Beacon Press traces its origins to the 1820s when the American Unitarian Association was founded and immediately began publishing books that reflected the Unitarian mission. By 1854, Ralph Waldo Emerson's cousin George had collected money to start a formal publishing program, and the AUA Press began that year, initially largely with collections of sermons, but volumes which included, to quote historian Susan Wilson, "eloquent writings on such topic as temperance, women's rights…, and the abolition of slavery." By the time it was renamed Beacon Press in 1902, the legacy of enlightened, liberal religious thought that informs the list today, and which you'll see reflected in the sampling of books on display here, was firmly engrained.
Which is why we were so convinced that Beacon would be the perfect publishing home for the legacy of Dr. Martin Luther King, Jr.
I have been rereading and listening to Dr. King a lot of late (as you might imagine) and what surprises me most is how current his thinking is, how he seems to be speaking not from the 1950s or 60s but from the post 9/11 era, even from the Obama era. What he has to say to us in an age of globalization, in a so-called "post-racial" age, is as valid and in some respects more urgent in a world where 25,000 children die in poverty every day; in a world where American soldiers are killing and dying in an unjust war, in a world where too many people are judged daily by the color of their skin, or the name they give their God, rather than the content of their character.
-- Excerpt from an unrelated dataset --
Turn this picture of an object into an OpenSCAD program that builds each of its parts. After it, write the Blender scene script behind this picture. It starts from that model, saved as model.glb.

As Senator Edward Kennedy has remarked, "Much of Dr. King's broad and powerful message is in danger of being left behind, as new generations come to know him only through history and see him more as myth than man. His life and great works are still relevant to the complex realities of today's social problems and if we allow the richness of his example to recede, we lose the opportunity to learn from him. There is still so much to learn from walking in his path."
It's our plan to illuminate that path with brilliant books. This agreement is brand new, obviously, and we've just begun to dig into the archives, so to speak, so I can't give you the exhaustive list of books we hope to publish over the years. But I can tell you that we will start by bringing back into print three books that Dr. King saw published in his lifetime and which have been unavailable for over a decade. The first is Stride Toward Freedom, Dr. King's account of the Montgomery Bus Boycott, a book which should be read not only for it's historic value, but for what it teaches us about community activism. Like all of the books in the King Legacy, Stride will have a new introduction, which will not only place the book in its historic perspective, but will describe how the book speaks to the 21st century. Acclaimed King scholar Clayborne Carson will edit and introduce this volume. And I'm delighted to say that Dr. Carson has agreed to be General Advisory Editor for the entire series. We will also bring back into print Where Do We Go From Here, which was first published in paperback by Beacon Press in 1968, and are thrilled to announce that we will have an introduction by Dr. Vincent Harding for that volume. Dr. Harding was a close associate of Dr. King and is the author of many works about him. Finally, we have a new edition of Trumpet of Conscience, Dr. King's stirring orations originally delivered just 6 months before his death. All these books, along with a new hardcover edition of Strength to Love, will be published on Dr. King's birthday next January.
After that, many new volumes will follow. Books that will collect Dr. Kings writings and orations on the subjects of peace and nonviolence; on poverty and global economic justice; on God and the role of religion in society; on all of the subjects which were so central to his work. And in issuing these new volumes, we hope to keep the message fresh and accessible for new generations, so that they, too, can learn from walking in his path.